(Task prompt) Copy exactly the block of lines between the one containing "back_tree = bvh_of(back)" and the one containing "for node in", inclusive.

--- Start Raw data ---

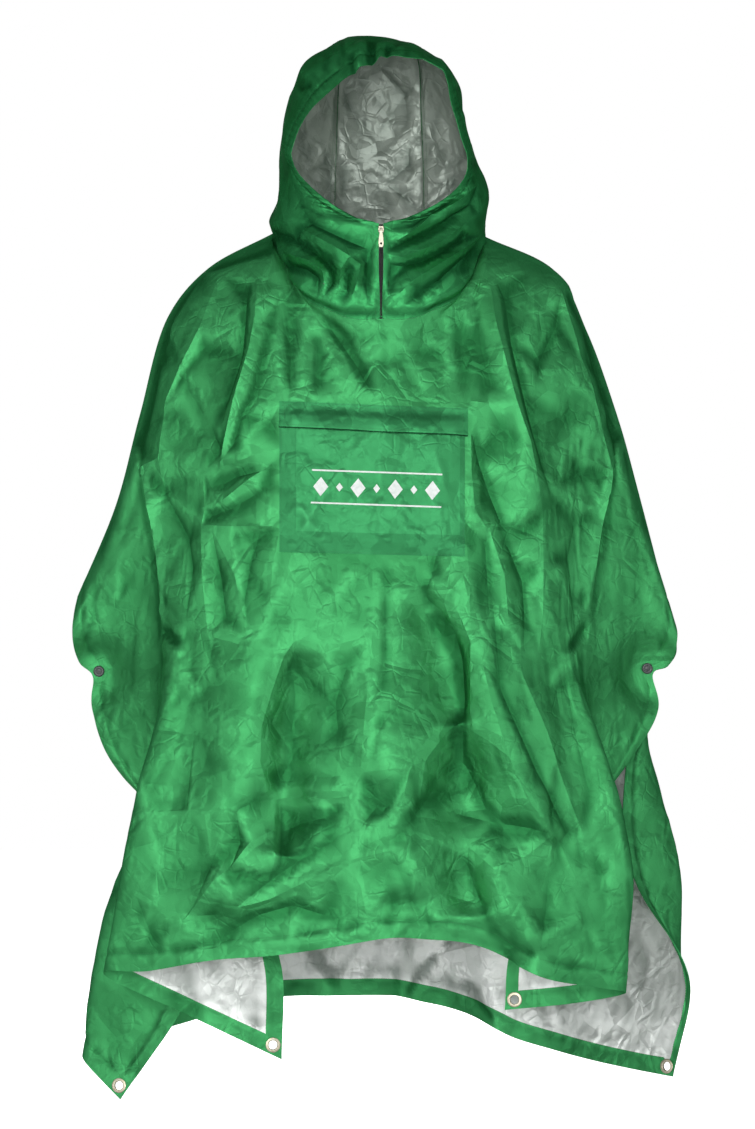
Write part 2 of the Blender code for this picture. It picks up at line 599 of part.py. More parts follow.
# The pull tab hangs on the pin: half widths down its length from the pin.
TAB = ((0.6, 1.5), (0.0, 1.8), (-2.5, 1.8), (-7.0, 2.2), (-13.0, 3.0), (-18.0, 3.3),
       (-21.5, 2.9), (-23.4, 1.7))
TAB_THICK = 1.4
profile = [(w, z) for z, w in TAB] + [(-w, z) for z, w in reversed(TAB)]
count = len(profile)
tab_points = [(x * MM, y * MM, z * MM) for y in (-TAB_THICK / 2, TAB_THICK / 2) for x, z in profile]
tab_faces = [tuple(range(count)), tuple(range(2 * count - 1, count - 1, -1))]
tab_faces += [(i, (i + 1) % count, count + (i + 1) % count, count + i) for i in range(count)]
tab = solid("zip_pull", tab_points, tab_faces, METAL, Matrix.Translation(Vector(HINGE) * MM))
at_pin = Matrix.Translation(Vector(HINGE) * MM) @ along_x
combine(tab, rod("pull_barrel", PIN_RADIUS + 1.2, 3.6, at_pin, METAL), "UNION")
combine(tab, rod("pull_eye", PIN_RADIUS + 0.35, 12, at_pin, METAL), "DIFFERENCE")
along_y = Matrix.Rotation(math.radians(90), 4, "X")
hole_at = Vector((HINGE[0], HINGE[1], HINGE[2] - 18.6))
hole = rod("pull_hole", 1.5, 6, Matrix.Translation(hole_at * MM) @ along_y, METAL)
combine(tab, hole, "DIFFERENCE")

# ---------------------------------------------------------------- pocket

POCKET_WALL = 1.2
POCKET_SIDES = (-137, 113)  # x, right and left
POCKET_TOP = (-222, -232)  # z at both sides, under the flap
POCKET_HEM = (-408, -414)
FLAP_SIDES = (-137, 117)
FLAP_TOP = (-204, -214)
FLAP_EDGE = (-240, -252)
FLAP_BEND = (-211, -221)  # below this the flap rises over the pocket
FLAP_DROOP = 1.6  # its free edge stands off by this much more


def bvh_of(ob):
    points = [v.co.copy() for v in ob.data.vertices]
    return BVHTree.FromPolygons(points, [tuple(f.vertices) for f in ob.data.polygons])


chest = bvh_of(front)


def cut_line(sides, ends):
    """A place on a line across the front view, and the way square to it."""
    a, b = (Vector(real((x, -140, z))) * MM for x, z in zip(sides, ends))
    return a, Vector((a.z - b.z, 0, b.x - a.x)).normalized()


def chest_patch(sides, top, low, bends=()):
    """The chest's own outer faces inside four lines, cut along the bends."""
    outer = front_mid + front_n * WALL / 2
    rows, cols = outer.shape[:2]
    body = bmesh.new()
    made = [body.verts.new(Vector(p) * MM) for p in outer.reshape(-1, 3)]
    for r in range(rows - 1):
        for c in range(CENTRE - 14, CENTRE + 14):
            quad = [r * cols + c, r * cols + c + 1, (r + 1) * cols + c, (r + 1) * cols + c + 1]
            one = (made[quad[0]].co - made[quad[3]].co).length
            two = (made[quad[2]].co - made[quad[1]].co).length
            a, b, d, e = (made[i] for i in quad)
            for face in (((a, b, e), (a, e, d)) if one < two else ((a, b, d), (b, e, d))):
                body.faces.new(face)
    bmesh.ops.recalc_face_normals(body, faces=body.faces)
    high, way = cut_line(sides, top)
    foot, _ = cut_line(sides, low)
    planes = [(high, way), (foot, -way)]
    planes += [(Vector(real((x, -140, 0))) * MM, Vector((s, 0, 0))) for x, s in zip(sides, (-1, 1))]
    for place, out in planes:
        bmesh.ops.bisect_plane(body, geom=body.verts[:] + body.edges[:] + body.faces[:],
                               dist=1e-6, plane_co=place, plane_no=out, clear_outer=True)
    for bend in bends:
        place, out = cut_line(sides, bend)
        bmesh.ops.bisect_plane(body, geom=body.verts[:] + body.edges[:] + body.faces[:],
                               dist=1e-6, plane_co=place, plane_no=out)
    loose = [v for v in body.verts if not v.link_faces]
    bmesh.ops.delete(body, geom=loose, context="VERTS")
    bmesh.ops.triangulate(body, faces=body.faces)
    short = 1.5 * MM
    bmesh.ops.remove_doubles(body, verts=body.verts, dist=short)
    if body.faces[:][0].normal.y > 0:
        bmesh.ops.reverse_faces(body, faces=body.faces)
    body.normal_update()
    return body


def patch_wall(name, body, off, thick, mat):
    """A wall over a patch of the chest; off gives each point's height."""
    verts = body.verts[:]
    number = {v: i for i, v in enumerate(verts)}
    low = [v.co + v.normal * off(v.co) * MM for v in verts]
    high = [p + v.normal * thick * MM for p, v in zip(low, verts)]
    n = len(verts)
    faces = []
    for f in body.faces:
        ring = [number[v] for v in f.verts]
        faces += [tuple(n + i for i in ring), tuple(reversed(ring))]
    for edge in body.edges:
        if len(edge.link_faces) == 1:
            a, b = (number[v] for v in edge.verts)
            faces += [(a, b, n + b), (a, n + b, n + a)]
    body.free()
    return solid(name, low + high, faces, mat)


def below(sides, ends):
    """How far a point lies below a line across the front view, in millimetres."""
    place, way = cut_line(sides, ends)
    return lambda co: -(co - place).dot(way) / MM


patch_wall("pocket", chest_patch(POCKET_SIDES, POCKET_TOP, POCKET_HEM), lambda co: GAP,
           POCKET_WALL, CLOTH)
past_bend = below(FLAP_SIDES, FLAP_BEND)
flap_deep = FLAP_BEND[0] - FLAP_EDGE[0]
pocket_start = [z + 4 for z in POCKET_TOP]
climb = FLAP_BEND[0] - pocket_start[0]  # over which the flap clears the pocket


def flap_off(co):
    step = min(max(past_bend(co) / climb, 0), 1)
    droop = min(max((past_bend(co) - climb) / (flap_deep - climb), 0), 1)
    return GAP + step * (POCKET_WALL + GAP * 2) + droop * FLAP_DROOP


patch_wall("pocket_flap", chest_patch(FLAP_SIDES, FLAP_TOP, FLAP_EDGE, (FLAP_BEND, pocket_start)),
           flap_off, POCKET_WALL, CLOTH)

# ---------------------------------------------------------------- eyelets

EYELET_OUTER, EYELET_INNER = 10.0, 5.8
CLOTH_HOLE = 7.6
EYELET_RIM = 0.9  # the thickness of its two flanges
EYELET_GRIP = WALL + 1.0  # between them
SEGMENTS = 20


def eyelet(name, place):
    """Two flanges and a barrel, turned about Z."""
    barrel = CLOTH_HOLE - 0.5
    high, low = EYELET_GRIP / 2 + EYELET_RIM, EYELET_GRIP / 2
    profile = ((EYELET_INNER, -high + 0.3), (EYELET_INNER + 0.3, -high), (EYELET_OUTER, -high),
               (EYELET_OUTER, -low), (barrel, -low), (barrel, low), (EYELET_OUTER, low),
               (EYELET_OUTER, high), (EYELET_INNER + 0.3, high), (EYELET_INNER, high - 0.3))
    n = len(profile)
    points, faces = [], []
    for k in range(SEGMENTS):
        turn = 2 * math.pi * k / SEGMENTS
        points += [(r * math.cos(turn) * MM, r * math.sin(turn) * MM, z * MM) for r, z in profile]
        for i in range(n):
            a, b = k * n + i, k * n + (i + 1) % n
            d, e = ((k + 1) % SEGMENTS) * n + i, ((k + 1) % SEGMENTS) * n + (i + 1) % n
            faces.append((a, b, e, d))
    return solid(name, points, faces, BRASS, place)


def corner_frame(middle, col):
    """Where a hem corner's eyelet sits."""
    corner, inward, upward, normal = corner_plane(middle, col)
    slant = 1 / max(np.linalg.norm(np.cross(inward, upward)), 0.3)
    return frame_at(corner + (inward + upward) * EYELET_IN * slant, normal)


for name, panel, middle, col in (
    ("eyelet_front_right", front, front_mid, 0),
    ("eyelet_front_left", front, front_mid, -1),
    ("eyelet_back_right", back, back_mid, 0),
    ("eyelet_back_left", back, back_mid, -1),
):
    place = corner_frame(middle, col)
    cutter = rod(f"{name}_hole", CLOTH_HOLE, 12, place, CLOTH, SEGMENTS)
    combine(panel, cutter, "DIFFERENCE")
    eyelet(name, place)

# ---------------------------------------------------------------- snaps

SNAP_IN = 11.0  # from the side edge
SNAP_RADIUS, SNAP_CAP = 7.5, 2.4
STUD_RADIUS = 4.5


def snap_point(middle, facing, col):
    """The panel's middle and direction near its side edge at the snap."""
    row = int(np.argmin(np.abs(DOWN - SNAP_LEVEL)))
    edge, inner = middle[row, col], middle[row, col + (1 if col == 0 else -1)]
    n = unit(np.cross(inner - edge, middle[row + 1, col] - middle[row - 1, col]))
    return edge + unit(inner - edge) * SNAP_IN, n * np.sign(n[1] * facing)


def clearance(tree, at, way, radius):
    """How far a disc round this place can move along way before it touches."""
    place = frame_at(at, way)
    reach = []
    for k in range(13):
        turn, r = k * math.pi / 6, (0 if k == 12 else radius)
        start = place @ Vector((r * math.cos(turn) * MM, r * math.sin(turn) * MM, 0))
        hit = tree.ray_cast(start, Vector(way).normalized())
        reach.append(hit[3] / MM if hit[0] else 1e3)
    return min(reach)


def seat(name, tree, at, n):
    """A cap on the outer face of a panel."""
    start = at + n * 25
    down = clearance(tree, start, -n, SNAP_RADIUS)
    rod(name, SNAP_RADIUS, SNAP_CAP, frame_at(start - n * (down - GAP - SNAP_CAP / 2), n),
        SNAP_GREY, 16, False)


back_tree = bvh_of(back)
for side, col in (("right", 0), ("left", -1)):
    at_front, n_front = snap_point(front_mid, -1.0, col)
    at_back, n_back = snap_point(back_mid, 1.0, col)
    seat(f"snap_cap_{side}", chest, at_front, n_front)
    seat(f"snap_post_{side}", back_tree, at_back, n_back)
    middle, way = (at_front + at_back) / 2, unit(at_front - at_back)
    ahead = clearance(chest, middle, way, STUD_RADIUS) - GAP
    behind = clearance(back_tree, middle, -way, STUD_RADIUS) - GAP
    rod(f"snap_stud_{side}", STUD_RADIUS, ahead + behind,
        frame_at(middle + way * (ahead - behind) / 2, way), SNAP_GREY, 12, False)
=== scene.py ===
"""The looks of a hooded rain poncho of coated nylon, green outside and silver inside.

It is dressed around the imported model, in its frame: +Z up, the front faces -Y,
the wearer's right is at -X. Tables are in millimetres, and x and z in them are
as a front view from 5 m away shows them. Each cloth piece is a thin shell on
the surface of its solid, with its creases pushed out or in along its normals.
"""

import math

import bpy
import numpy as np
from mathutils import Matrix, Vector
from mathutils.bvhtree import BVHTree
from mathutils.geometry import delaunay_2d_cdt


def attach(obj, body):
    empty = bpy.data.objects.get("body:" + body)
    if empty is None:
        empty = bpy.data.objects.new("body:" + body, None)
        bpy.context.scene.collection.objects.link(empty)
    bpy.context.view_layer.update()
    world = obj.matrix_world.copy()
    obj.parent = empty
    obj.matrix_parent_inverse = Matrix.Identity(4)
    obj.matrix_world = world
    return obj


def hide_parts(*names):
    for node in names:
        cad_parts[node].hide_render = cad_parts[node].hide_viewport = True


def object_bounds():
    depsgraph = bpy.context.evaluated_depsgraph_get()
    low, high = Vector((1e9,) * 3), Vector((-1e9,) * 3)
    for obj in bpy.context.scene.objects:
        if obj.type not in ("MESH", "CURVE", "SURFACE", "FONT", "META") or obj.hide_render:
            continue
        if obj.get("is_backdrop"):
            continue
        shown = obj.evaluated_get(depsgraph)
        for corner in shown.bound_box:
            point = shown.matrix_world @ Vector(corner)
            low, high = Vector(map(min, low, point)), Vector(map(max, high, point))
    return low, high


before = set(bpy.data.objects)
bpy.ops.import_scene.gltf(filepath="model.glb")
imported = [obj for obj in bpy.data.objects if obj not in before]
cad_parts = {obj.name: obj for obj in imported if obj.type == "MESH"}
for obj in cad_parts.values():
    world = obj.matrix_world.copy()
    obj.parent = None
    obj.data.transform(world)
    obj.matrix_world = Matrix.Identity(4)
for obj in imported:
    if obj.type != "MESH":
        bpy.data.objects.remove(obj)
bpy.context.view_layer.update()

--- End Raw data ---

(Answer to the exercise)
back_tree = bvh_of(back)
for side, col in (("right", 0), ("left", -1)):
    at_front, n_front = snap_point(front_mid, -1.0, col)
    at_back, n_back = snap_point(back_mid, 1.0, col)
    seat(f"snap_cap_{side}", chest, at_front, n_front)
    seat(f"snap_post_{side}", back_tree, at_back, n_back)
    middle, way = (at_front + at_back) / 2, unit(at_front - at_back)
    ahead = clearance(chest, middle, way, STUD_RADIUS) - GAP
    behind = clearance(back_tree, middle, -way, STUD_RADIUS) - GAP
    rod(f"snap_stud_{side}", STUD_RADIUS, ahead + behind,
        frame_at(middle + way * (ahead - behind) / 2, way), SNAP_GREY, 12, False)
=== scene.py ===
"""The looks of a hooded rain poncho of coated nylon, green outside and silver inside.

It is dressed around the imported model, in its frame: +Z up, the front faces -Y,
the wearer's right is at -X. Tables are in millimetres, and x and z in them are
as a front view from 5 m away shows them. Each cloth piece is a thin shell on
the surface of its solid, with its creases pushed out or in along its normals.
"""

import math

import bpy
import numpy as np
from mathutils import Matrix, Vector
from mathutils.bvhtree import BVHTree
from mathutils.geometry import delaunay_2d_cdt


def attach(obj, body):
    empty = bpy.data.objects.get("body:" + body)
    if empty is None:
        empty = bpy.data.objects.new("body:" + body, None)
        bpy.context.scene.collection.objects.link(empty)
    bpy.context.view_layer.update()
    world = obj.matrix_world.copy()
    obj.parent = empty
    obj.matrix_parent_inverse = Matrix.Identity(4)
    obj.matrix_world = world
    return obj


def hide_parts(*names):
    for node in names:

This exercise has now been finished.